MRO Magazine

Select bearings with advanced features


October 28, 2009
By PEM Magazine

Bearing selection normally begins with calculating the L10 life, which reflects the estimated life that 90 percent of a given group of bearings will achieve prior to fatigue failure. This simple estimate is based upon the actual loads and speeds applied to the bearing, as well as the bearing’s dynamic capacity. However, the L10 estimate doesn’t factor product quality, the product’s life-extending features, maintenance, or the operating environment. Today, bearing manufacturers provide a variety of feature-rich products that are specifically designed to prolong the life, particularly in environments detrimental to bearings. As a result, it’s important to consider the product design as a valuable contributor toward facility uptime and reliability.

The main threat to bearing life is the harsh environments that expose bearings to contamination from both moisture and solid particles. Moisture contamination may include caustic and non-reactive chemicals during wash-down procedures, application overspray, condensation, or the general nature and environment of the application. Exposure can also include dirt, debris, dust and shavings that can accumulate around the bearing. If wind or aggressive airflow exists near the bearings, then the threat from contamination is elevated further.
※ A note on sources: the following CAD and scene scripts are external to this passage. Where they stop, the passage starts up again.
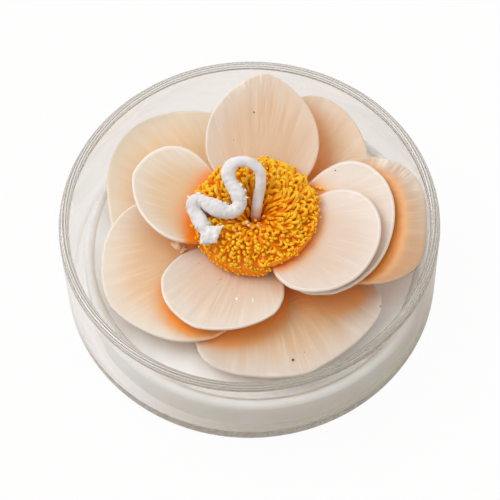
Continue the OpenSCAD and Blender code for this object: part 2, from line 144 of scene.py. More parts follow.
def blend(tree, share, first, second):
    """A mix of two colours."""
    node = add_node(tree, "ShaderNodeMix", {"data_type": "RGBA"})
    for index, value in ((0, share), (6, first), (7, second)):
        feed(tree, node.inputs[index], value)
    return node.outputs[2]


def new_material(name):
    """An empty material with its Principled shader, ready for its nodes."""
    material = bpy.data.materials.new(name)
    material.use_nodes = True
    tree = material.node_tree
    tree.nodes.clear()
    shader = tree.nodes.new("ShaderNodeBsdfPrincipled")
    output = tree.nodes.new("ShaderNodeOutputMaterial")
    tree.links.new(shader.outputs[0], output.inputs[0])
    return material, tree, shader


def noise(tree, scale, detail=2.0, place=None):
    """A noise pattern over the piece's own coordinates, or over another place."""
    if place is None:
        place = add_node(tree, "ShaderNodeTexCoord").outputs["Object"]
    return fetch(tree, "ShaderNodeTexNoise", Vector=place, Scale=scale, Detail=detail)


def bump(tree, shader, height, distance, strength=1.0):
    """Relief on the shader's surface."""
    relief = add_node(tree, "ShaderNodeBump", Height=height, Distance=distance, Strength=strength)
    tree.links.new(relief.outputs[0], shader.inputs["Normal"])


class Inputs:
    """The named inputs of a Geometry Nodes tree, as terms."""

    def __init__(self, tree, kinds):
        for label, kind in kinds.items():
            tree.interface.new_socket(label, in_out="INPUT", socket_type="NodeSocket" + kind)
        self.entry = tree.nodes.new("NodeGroupInput")
        self.tree = tree

    def __getitem__(self, label):
        return Term(self.tree, self.entry.outputs[label])


def new_tree(name, kinds):
    """An empty Geometry Nodes tree with its named inputs."""
    tree = bpy.data.node_groups.new(name, "GeometryNodeTree")
    inputs = Inputs(tree, kinds)
    tree.interface.new_socket("Geometry", in_out="OUTPUT", socket_type="NodeSocketGeometry")
    return tree, inputs


def end_tree(tree, geometry, material):
    """Ends a tree in Realize Instances, smooth shading and Set Material."""
    real = add_node(tree, "GeometryNodeRealizeInstances", Geometry=geometry)
    smooth = add_node(tree, "GeometryNodeSetShadeSmooth", Geometry=real.outputs[0])
    painted = add_node(tree, "GeometryNodeSetMaterial",
        Geometry=smooth.outputs[0], Material=material)
    output = tree.nodes.new("NodeGroupOutput")
    tree.links.new(painted.outputs[0], output.inputs[0])


def keep(tree, geometry, name, value):
    """Stores a number on the points, for the materials."""
    return add_node(tree, "GeometryNodeStoreNamedAttribute", {"data_type": "FLOAT"},
        Geometry=geometry, Name=name, Value=value).outputs[0]


def point(tree, x, y, z):
    """A vector from its three numbers."""
    return add_node(tree, "ShaderNodeCombineXYZ", X=x, Y=y, Z=z).outputs[0]


def parts(tree, vector):
    """The three numbers of a vector, as terms."""
    return [Term(tree, s) for s in add_node(tree, "ShaderNodeSeparateXYZ", Vector=vector).outputs]


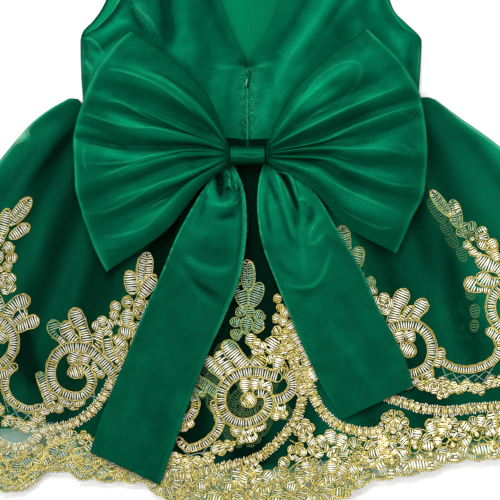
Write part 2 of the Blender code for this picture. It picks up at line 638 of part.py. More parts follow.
def zip_parts(coll, cutters):
    xc = float(wx(ZIP["x"]))
    half = ZIP["tape"] / 2 * MM
    tape = box("zip_tape", xc - half, xc + half, float(wy(ZIP["foot"])), float(wy(ZIP["top"])),
               Z_BACK, Z_BACK + 0.8, coll)
    ch = ZIP["chain"] / 2 * MM
    ridge = box("zip_chain_cutter", xc - ch, xc + ch, float(wy(ZIP["foot"] + 0.2)), float(wy(ZIP["chain_top"])),
                Z_BACK + 0.3, Z_BACK + 3.3, cutters)
    st = ZIP["strip"] / 2 * MM
    strip = box("zip_strip_cutter", xc - st, xc + st, float(wy(ZIP["strip_end"])), float(wy(ZIP["strip_top"])),
                Z_BACK + 3.1, Z_BACK + 3.9, cutters)
    union(tape, ridge)
    union(tape, strip)
    tape.data.materials.append(make_material("mat_zip_tape", GREEN, 0.7))

    # slider: a small bevelled body with a wire bail
    ang = math.radians(-PULL_TILT)
    hx, hy = float(wx(HINGE["gx"])), float(wy(HINGE["gy"]))
    bpy.ops.mesh.primitive_cube_add(size=1.0)
    body = bpy.context.active_object
    body.name = body.data.name = "zip_slider"
    for c in list(body.users_collection):
        c.objects.unlink(body)
    coll.objects.link(body)
    for v in body.data.vertices:
        wide = 2.3 if v.co.y > 0 else 1.75
        v.co.x = math.copysign(wide, v.co.x) * MM
        v.co.y = (2.9 if v.co.y > 0 else -2.6) * MM
        v.co.z = (6.4 if v.co.z > 0 else 5.2) * MM - HINGE["z"] * MM
    body.location = (hx, hy, HINGE["z"] * MM)
    body.rotation_euler = (0, 0, ang)
    bv = body.modifiers.new("round", "BEVEL")
    bv.width = 0.0003
    bv.segments = 2
    bpy.ops.mesh.primitive_torus_add(major_radius=BAIL_R * MM, minor_radius=BAIL_WIRE * MM,
                                     major_segments=20, minor_segments=8)
    bail = bpy.context.active_object
    bail.name = bail.data.name = "zip_bail_cutter"
    for c in list(bail.users_collection):
        c.objects.unlink(bail)
    cutters.objects.link(bail)
    # the ring stands upright, square to the hinge axis
    for v in bail.data.vertices:
        x, y, z = v.co
        v.co = (z, x, y)
    bail.location = body.location
    bail.rotation_euler = body.rotation_euler
    union(body, bail)
    body.data.materials.append(make_material("mat_zip_slider", (0.10, 0.42, 0.30), 0.3, 0.6))

    # pull tab: a teardrop plate with an eye that rides on the bail
    n = 10
    r_eye, r_top, r_end, reach = 0.75, 1.25, 2.0, 11.2
    inner, outer = [], []
    for i in range(2 * n):
        a = 2 * math.pi * (i + 0.5) / (2 * n)
        inner.append((r_eye * math.sin(a), r_eye * math.cos(a)))
        if math.cos(a) > 0:
            outer.append((r_top * math.sin(a), r_top * math.cos(a)))
        else:
            outer.append((r_end * math.sin(a), -reach + r_end * math.cos(a)))
    verts = [(x * MM, (y - BAIL_R) * MM, -0.4 * MM) for x, y in inner + outer]
    faces = []
    m2 = 2 * n
    for i in range(m2):
        j = (i + 1) % m2
        faces.append((i, j, m2 + j, m2 + i))
    me = bpy.data.meshes.new("zip_pull")
    me.from_pydata(verts, [], faces)
    me.update()
    if me.polygons[0].normal.z < 0:
        me.flip_normals()
    pull = add_object("zip_pull", me, (0.10, 0.42, 0.30), 0.25, coll, metal=0.6, smooth=False)
    thicken(pull, 0.8)
    pull.location = (hx, hy, HINGE["z"] * MM)
    pull.rotation_euler = (0, 0, ang)
    return tape, body, pull


def main():
    clear_scene()
    coll = make_collection("Lace_Formal_Dress")
    cutters = make_collection("Cutters")

    bodice_front("bodice_front", Z_FRONT, 0.0, GREEN, coll)
    bodice_front("bodice_lining_front", Z_FRONT_IN, 0.6, GREEN_IN, coll)
    bodice_back("bodice_back_left", BACK_L_INNER, BACK_L_OUTER, True, GREEN, coll)
    bodice_back("bodice_back_right", BACK_R_INNER, BACK_R_OUTER, False, GREEN, coll)

    u = skirt_columns()
    c0, c1 = LINING_COLS
    skirt_front("lace_overlay_front", Z_FRONT, u, 1.0, True, GREEN_MESH, coll)
    skirt_front("skirt_lining_front", Z_FRONT_IN, u[c0:c1 + 1:2], LINING_END, False, GREEN_DARK, coll)
    skirt_back(coll)

    bow_loop("bow_loop_left", LOOP_LEFT, 229.2, -1, coll)
    bow_loop("bow_loop_right", LOOP_RIGHT, 265.8, 1, coll)
    bow_tail("bow_tail_left", TAIL_LEFT, coll)
    bow_tail("bow_tail_right", TAIL_RIGHT, coll)
    bow_knot(coll)
    zip_parts(coll, cutters)


main()
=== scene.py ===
"""Looks of the lace formal dress: satin, bow, sheer mesh and corded embroidery,
laid flat with its back up.

Metres, +Z up.  Outlines are on the drawing grid of 0.8 mm: gx runs right, gy runs down.
"""
import math

import bpy
import bmesh
import numpy as np
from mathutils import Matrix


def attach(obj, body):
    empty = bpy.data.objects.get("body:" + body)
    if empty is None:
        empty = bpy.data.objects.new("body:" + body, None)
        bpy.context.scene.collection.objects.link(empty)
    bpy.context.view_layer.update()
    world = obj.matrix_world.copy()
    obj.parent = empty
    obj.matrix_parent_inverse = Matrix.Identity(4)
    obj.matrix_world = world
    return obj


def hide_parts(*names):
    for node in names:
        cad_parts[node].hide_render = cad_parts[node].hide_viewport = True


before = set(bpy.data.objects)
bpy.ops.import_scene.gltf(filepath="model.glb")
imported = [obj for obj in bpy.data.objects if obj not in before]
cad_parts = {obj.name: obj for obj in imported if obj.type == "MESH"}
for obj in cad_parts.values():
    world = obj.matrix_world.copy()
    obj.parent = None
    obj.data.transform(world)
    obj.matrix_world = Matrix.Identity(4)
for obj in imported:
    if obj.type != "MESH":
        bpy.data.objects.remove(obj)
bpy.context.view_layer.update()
for light in [o for o in bpy.data.objects if o.type in ("LIGHT", "CAMERA")]:
    bpy.data.objects.remove(light, do_unlink=True)

# ---------------------------------------------------------------- dimensions
UNIT = 0.0008          # one drawing unit
GX0, GY0 = 262.37, 198.42   # grid point over the origin, the middle of the garment
MM = 0.001

WALL = 1.0             # mm, cloth wall
GAP = 0.3              # mm, between sewn pieces
SEAM = 0.45            # drawing units between bodice and skirt at the waist

Z_FRONT = 0.0                       # mm, lower face of the front panels
Z_FRONT_IN = WALL + GAP             # front linings
Z_BACK = 2 * (WALL + GAP)           # back panels, before their puff
Z_LACE_BACK = 3 * (WALL + GAP)      # back lace mesh, before its puff
PUFF_MAX = 3.4                      # mm, most air between two layers

FAN_X, FAN_Y = 235.0, -180.0        # grid point that the skirt folds radiate from

SKIRT_COLS = 44                     # columns of the skirt between its side gathers
LINING_COLS = (2, 46)               # columns of the whole grid the lining keeps
LINING_ROWS = 8                     # rows of that grid the lining keeps
LINING_END = 0.905                  # share of the length where the lining stops
SCALLOPS, SCALLOP_DEPTH = 22, 4.5   # lobes along the hem, depth in units

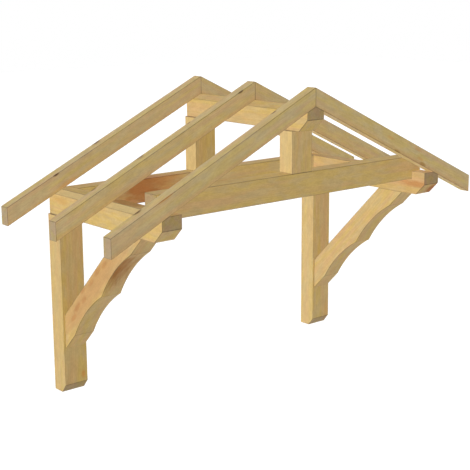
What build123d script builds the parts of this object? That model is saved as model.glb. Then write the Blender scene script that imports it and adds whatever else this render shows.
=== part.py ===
from build123d import *
import math
import os

# Timber porch canopy: an open apex frame on two wall posts, all sizes in mm.
# X runs along the wall, +Y goes into the wall, Z is up.
# The origin is the middle of the rear tie beam's back face, on the wall.

# Driving dimensions
OPENING = 1235.0            # clear width between the wall posts
PROJECTION = 726.0          # wall to the noses of plates, ridge and front rafters
PITCH = 25.2                # roof slope in degrees
HALF_SPAN = 915.0           # ridge line to the plumb feet of the rafters

POST_WIDTH = 100.0
POST_DEPTH = 80.0
POST_LENGTH = 709.0
POST_FOOT_RISE = 33.0       # height of the bevel across the foot's front
POST_FOOT_SETBACK = 27.0    # how far that bevel cuts back

BEAM_HEIGHT = 95.0          # plates and tie beams are sawn from one size
PLATE_WIDTH = 85.0          # plates and braces, centred on the posts
PLATE_BEVEL_DROP = 15.0     # fall of the roof bevel at the plate's outer face
NOSE_CUT = 45.0             # 45 degree cut under the noses of plates and ridge

TIE_THICKNESS = 70.0
TIE_SETBACK = 72.0          # noses to the front tie beam's face
TIE_HOUSING = 32.0          # how deep the front tie beam drops into the plates

KING_WIDTH = 102.0
RIDGE_WIDTH = 85.0
RIDGE_HEIGHT = 94.0

RAFTER_THICKNESS = 45.0
RAFTER_DEPTH = 64.0

BRACE_WIDTH = 95.0          # board width, square to the 45 degree slope
BRACE_REACH = 391.0         # post face to the brace's upper edge, under the plate
BRACE_FLAT = 98.0           # straight edge left at each end of the scallops
BRACE_SCALLOP = 17.5        # depth of each scallop

TENON_THICKNESS = 25.0
TENON_WIDTH = 70.0
TENON_LENGTH = 25.0
JOINT_CLEARANCE = 0.5       # play around a tenon and at its end

# Levels and faces that follow from them
SLOPE = math.tan(math.radians(PITCH))
PLATE_TOP = BEAM_HEIGHT / 2
PLATE_BOTTOM = -BEAM_HEIGHT / 2
POST_INNER = OPENING / 2
POST_OUTER = POST_INNER + POST_WIDTH
PLATE_INNER = POST_INNER + (POST_WIDTH - PLATE_WIDTH) / 2
PLATE_OUTER = PLATE_INNER + PLATE_WIDTH
BEVEL_INNER = PLATE_OUTER - PLATE_BEVEL_DROP / SLOPE
ROOF_APEX = PLATE_TOP - PLATE_BEVEL_DROP + PLATE_OUTER * SLOPE
RIDGE_BOTTOM = ROOF_APEX - RIDGE_HEIGHT
TIE_FRONT = PROJECTION - TIE_SETBACK
TIE_BACK = TIE_FRONT - TIE_THICKNESS
FRONT_TIE_BOTTOM = PLATE_TOP - TIE_HOUSING
FRONT_TIE_TOP = FRONT_TIE_BOTTOM + BEAM_HEIGHT


def roof_line(x):
    """Height of the rafters' underside over a point x along the wall."""
    return ROOF_APEX - abs(x) * SLOPE


def face_from(edges):
    """Plane face inside a closed loop of edges."""
    return Face(Wire(edges))


def outline(points):
    """Straight edges that close a loop through the points."""
    ends = points[1:] + points[:1]
    return [Line(a, b) for a, b in zip(points, ends)]


def along_wall(profile, left, right):
    """Extrude a profile of (distance from wall, height) pairs from x = left to right."""
    points = [(left, -out, z) for out, z in profile]
    return extrude(face_from(outline(points)), amount=right - left, dir=(1, 0, 0))


def out_from_wall(profile, near, far):
    """Extrude a profile of (x, height) pairs between two distances from the wall."""
    points = [(x, -near, z) for x, z in profile]
    return extrude(face_from(outline(points)), amount=far - near, dir=(0, -1, 0))


def block(left, right, near, far, bottom, top):
    """Squared timber between two x, two distances from the wall and two heights."""
    return out_from_wall([(left, bottom), (right, bottom), (right, top), (left, top)], near, far)


def mirrored(piece):
    """The same piece on the other side of the ridge line."""
    return mirror(piece, about=Plane.YZ)


def tenon(middle, base, length, play):
    """Stub tenon, or with play the mortise for it, centred on a tie's thickness."""
    half_width = TENON_WIDTH / 2 + play
    half_thickness = TENON_THICKNESS / 2 + play
    end = base + math.copysign(abs(length) + play, length)
    return block(
        -half_width, half_width,
        middle - half_thickness, middle + half_thickness,
        min(base, end), max(base, end),
    )


def wall_post():
    """Right-hand post, its front foot bevelled back towards the wall."""
    bottom = PLATE_BOTTOM - POST_LENGTH
    side = [
        (0, bottom),
        (POST_DEPTH - POST_FOOT_SETBACK, bottom),
        (POST_DEPTH, bottom + POST_FOOT_RISE),
        (POST_DEPTH, PLATE_BOTTOM),
        (0, PLATE_BOTTOM),
    ]
    return along_wall(side, POST_INNER, POST_OUTER)


def nose_cutter(half_width, middle, bottom):
    """Wedge that takes the lower front corner off a projecting timber."""
    over = 1.0
    corner = [
        (PROJECTION - NOSE_CUT - over, bottom - over),
        (PROJECTION + over, bottom - over),
        (PROJECTION + over, bottom + NOSE_CUT + over),
    ]
    return along_wall(corner, middle - half_width - over, middle + half_width + over)


def side_plate():
    """Right-hand plate with its roof bevel, cut nose and housing for the tie beam."""
    section = [
        (PLATE_INNER, PLATE_BOTTOM),
        (PLATE_OUTER, PLATE_BOTTOM),
        (PLATE_OUTER, roof_line(PLATE_OUTER)),
        (BEVEL_INNER, PLATE_TOP),
        (PLATE_INNER, PLATE_TOP),
    ]
    plate = out_from_wall(section, 0, PROJECTION)
    middle = PLATE_INNER + PLATE_WIDTH / 2
    plate -= nose_cutter(PLATE_WIDTH / 2, middle, PLATE_BOTTOM)
    housing = block(
        PLATE_INNER - 1, BEVEL_INNER, TIE_BACK, TIE_FRONT, FRONT_TIE_BOTTOM, PLATE_TOP + 1
    )
    return plate - housing


def brace():
    """Right-hand scalloped brace between the post's face and the plate's underside."""
    leg = BRACE_REACH + BRACE_WIDTH * math.sqrt(2)
    flat = BRACE_FLAT / math.sqrt(2)
    half = leg / 2

    def at(out, down):
        return (PLATE_INNER, -(POST_DEPTH + out), PLATE_BOTTOM - down)

    def scallop(start, end):
        inset = BRACE_SCALLOP / math.sqrt(2)
        crown = ((start[0] + end[0]) / 2 - inset, (start[1] + end[1]) / 2 - inset)
        return ThreePointArc(at(*start), at(*crown), at(*end))

    edges = [
        Line(at(0, BRACE_REACH), at(0, leg)),
        Line(at(0, leg), at(flat, leg - flat)),
        scallop((flat, leg - flat), (half, half)),
        scallop((half, half), (leg - flat, flat)),
        Line(at(leg - flat, flat), at(leg, 0)),
        Line(at(leg, 0), at(BRACE_REACH, 0)),
        Line(at(BRACE_REACH, 0), at(0, BRACE_REACH)),
    ]
    return extrude(face_from(edges), amount=PLATE_WIDTH, dir=(1, 0, 0))


def rear_tie_beam():
    """Tie beam on the wall, between the two side plates."""
    beam = block(-PLATE_INNER, PLATE_INNER, 0, TIE_THICKNESS, PLATE_BOTTOM, PLATE_TOP)
    return beam - tenon(TIE_THICKNESS / 2, PLATE_TOP, -TENON_LENGTH, JOINT_CLEARANCE)


def front_tie_beam():
    """Tie beam housed in the plates, its square ends just under the roof boards."""
    beam = block(
        -BEVEL_INNER, BEVEL_INNER, TIE_BACK, TIE_FRONT, FRONT_TIE_BOTTOM, FRONT_TIE_TOP
    )
    middle = (TIE_BACK + TIE_FRONT) / 2
    return beam - tenon(middle, FRONT_TIE_TOP, -TENON_LENGTH, JOINT_CLEARANCE)


def king_post(near, foot):
    """Upright from a tie beam to the ridge, with a stub tenon at each end."""
    far = near + TIE_THICKNESS
    post = block(-KING_WIDTH / 2, KING_WIDTH / 2, near, far, foot, RIDGE_BOTTOM)
    post += tenon((near + far) / 2, foot, -TENON_LENGTH, 0)
    post += tenon((near + far) / 2, RIDGE_BOTTOM, TENON_LENGTH, 0)
    return post


def ridge_beam():
    """Ridge with both top faces on the roof slope and a cut nose."""
    half = RIDGE_WIDTH / 2
    section = [
        (-half, RIDGE_BOTTOM),
        (half, RIDGE_BOTTOM),
        (half, roof_line(half)),
        (0, ROOF_APEX),
        (-half, roof_line(half)),
    ]
    ridge = out_from_wall(section, 0, PROJECTION)
    ridge -= nose_cutter(half, 0, RIDGE_BOTTOM)
    for middle in (TIE_THICKNESS / 2, (TIE_BACK + TIE_FRONT) / 2):
        ridge -= tenon(middle, RIDGE_BOTTOM, TENON_LENGTH, JOINT_CLEARANCE)
    return ridge


def rafter(near):
    """Right-hand rafter, cut plumb at the ridge line and at its foot."""
    plumb_depth = RAFTER_DEPTH / math.cos(math.radians(PITCH))
    section = [
        (0, ROOF_APEX),
        (HALF_SPAN, roof_line(HALF_SPAN)),
        (HALF_SPAN, roof_line(HALF_SPAN) + plumb_depth),
        (0, ROOF_APEX + plumb_depth),
    ]
    return out_from_wall(section, near, near + RAFTER_THICKNESS)


def canopy():
    """Every timber by name."""
    front = PROJECTION - RAFTER_THICKNESS
    right_hand = {
        "wall_post": wall_post(),
        "side_plate": side_plate(),
        "brace": brace(),
        "rear_rafter": rafter(0),
        "middle_rafter": rafter(front / 2),
        "front_rafter": rafter(front),
    }
    timbers = {
        "rear_tie_beam": rear_tie_beam(),
        "front_tie_beam": front_tie_beam(),
        "rear_king_post": king_post(0, PLATE_TOP),
        "front_king_post": king_post(TIE_BACK, FRONT_TIE_TOP),
        "ridge_beam": ridge_beam(),
    }
    for name, piece in right_hand.items():
        timbers["right_" + name] = piece
        timbers["left_" + name] = mirrored(piece)
    return timbers


os.makedirs("parts", exist_ok=True)
for name, shape in canopy().items():
    export_step(shape, f"parts/{name}.step")
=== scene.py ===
"""Looks of an open timber porch canopy: treated softwood, soft light, the photograph's camera."""

import math

import bpy
from mathutils import Matrix, Vector


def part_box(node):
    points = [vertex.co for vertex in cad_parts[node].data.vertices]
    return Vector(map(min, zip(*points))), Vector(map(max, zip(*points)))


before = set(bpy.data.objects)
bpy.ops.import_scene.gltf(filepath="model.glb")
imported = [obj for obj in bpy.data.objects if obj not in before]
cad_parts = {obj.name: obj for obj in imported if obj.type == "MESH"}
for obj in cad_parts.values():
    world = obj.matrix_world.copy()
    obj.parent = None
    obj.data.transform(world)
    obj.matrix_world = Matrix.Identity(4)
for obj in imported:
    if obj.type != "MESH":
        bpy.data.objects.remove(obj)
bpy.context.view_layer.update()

MM = 0.001

# Camera, fitted to the photograph
AZIMUTH = math.radians(-40.891)
ELEVATION = math.radians(12.098)
ROLL = math.radians(-0.148)
DISTANCE = 4.4707
TARGET = Vector((0.0, -0.375, -0.1203))
SENSOR = 36.0
LENS = 85.43
SHIFT = (-0.0401, -0.0298)
FAR_CLIP = 100.0

# The canopy hangs on a wall: its side plates lie about 2.1 m over the ground
GROUND = -2.15
FLOOR_HALF = 30.0
FLOOR_COLOUR = (0.36, 0.36, 0.36, 1.0)
FLOOR_LIFT = 0.75
FLOOR_ROUGHNESS = 0.9

# Light levels: together they show a colour about as it is written. Spreads are in degrees.
ROOM = 0.20
WIDE_FROM = Vector((-0.92, -0.34, 0.187))
WIDE_LEFT = 0.79
WIDE_RIGHT = 0.25
WIDE_SPREAD = 180
KEY_FROM = Vector((-0.98, -0.16, 0.10))
KEY = 0.43
KEY_SPREAD = 20

# Roof slope, as the rafters are laid
PITCH = math.radians(25.2)

# Eased arrises
ARRIS = 1.8 * MM
ARRIS_STEPS = 3
SHARP_ANGLE = math.radians(12)
WELD = 0.02 * MM


def paint(red, green, blue):
    """Linear colour from 0 to 255 screen values."""
    def linear(value):
        share = value / 255
        return share / 12.92 if share <= 0.04045 else ((share + 0.055) / 1.055) ** 2.4
    return (linear(red), linear(green), linear(blue), 1.0)


# Wood colours
STRAW = paint(190, 161, 95)
MOSS = paint(185, 160, 112)
ROSE = paint(189, 155, 107)
LATE = paint(160, 128, 74)
PALE = paint(198, 172, 120)
WARM = paint(190, 148, 90)
RESIN = paint(196, 138, 72)
HEART = paint(162, 104, 54)
RUST = paint(180, 130, 76)
# Dark red-brown: painted shade, warm like bounced light, under the left brace's scallops
UNDER_SHADE = paint(148, 98, 46)
BLUSH = paint(180, 140, 90)
# Umber: painted shade on the left plate's flat top, and small dark marks on a rafter
UMBER = paint(154, 112, 54)
KNOT = paint(100, 66, 38)
END_TINT = (0.67, 0.68, 0.78, 1.0)
# Arris tint: dark lines along the edges, and painted shade where the eased arrises of two timbers
# meet
ARRIS_TINT = (0.53, 0.52, 0.54)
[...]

Bearing manufacturers offer many different, often premium, products that help combat these threats. The features can include design and material upgrades to the primary and supplementary product components. The number one advanced feature designed to prolong bearing life is a severe-duty seal. The seal should have multiple contact extensions that isolate the bearing cavity from the external environment, even during operation. The contacting lips are elastomeric and provide positive engagement on a rotating surface. The downside of some of these seals is that the lips can increase drag and limit the speed capability of the bearing.

Flingers (a sealing feature) rotate with the shaft or inner ring. The purpose of the flinger is to essentially "fling" any particles away from the bearing. The flinger acts like a radial centrifuge, leveraging centrifugal acceleration to slingshot any approaching moisture or debris away from the seal contact surfaces and the bearing. In an advanced design, they’re usually made from corrosion-resistant materials, such as stainless steel or nickel-plated steel. Some are offered with larger diameters that create a higher rim speed to more effectively relocate the foreign material.


Cage design also plays a major factor in achieving the L10 bearing life. Cages designed with pockets symmetrically placed throughout the cage, with compartmentalized construction, allow the grease to accumulate closer to the critical areas of the bearing. These types of cages will also guide fresh grease into those areas more efficiently than standard cages.

The bearing housing design and structure also plays an important role. Pockets or areas where moisture and material accumulate will increase the potential of bearing contamination, as well as corrode the housing surface. Designs that help direct the flow of liquids or contaminants away from the bearing are beneficial. These housing features include gradual surface draft away from the shaft, drip rails, drainage ports, solid structure and generally smooth periphery absent of depressions.

End closures are excellent accessories to prolong bearing life when shaft lengths stop at the bearing. Closures that effectively seal off contamination offer another layer of protection to the seals and are an excellent addition for applications with routine wash-down, or where debris can build around the bearing. When an application’s shaft length doesn’t stop at the bearing, end closures are provided with a knockout hole to allow the shaft to extend through them, yet still deflect contaminants. The best closures are corrosion resistant and attach mechanically to the bearing housing with a positive interlock that seals the two components together.

Although most bearing housings are offered in painted or plated cast iron, many manufactures currently offer housings made from 300-series stainless steels and polymers with integral anti-microbial agents. Additionally, the balls/rollers, inner and outer rings are commonly offered in 300-series stainless steels or a variety of corrosion-resistant platings. These upgraded features will mean these bearings will last longer, with no chipping, flaking, or rusting.

Advanced bearing designs will also offer bearing housings with re-lubrication ports that allow grease to enter the bearing cavity, while purging excessive or contaminated grease out and away from the bearing. The ability to re-grease anti-friction bearings is important because if the bearing doesn’t receive fresh grease, the life of the bearing is limited to the life of the grease within the bearing. Many of the corrosion-resistant series bearings are offered with grease fittings made from stainless steel.

It’s well understood in the industry that bearing reliability is important to maintain operational efficiency and uptime. Selecting bearings with advanced features that prevent life-limiting environmental influences will enable facilities to save both time and money.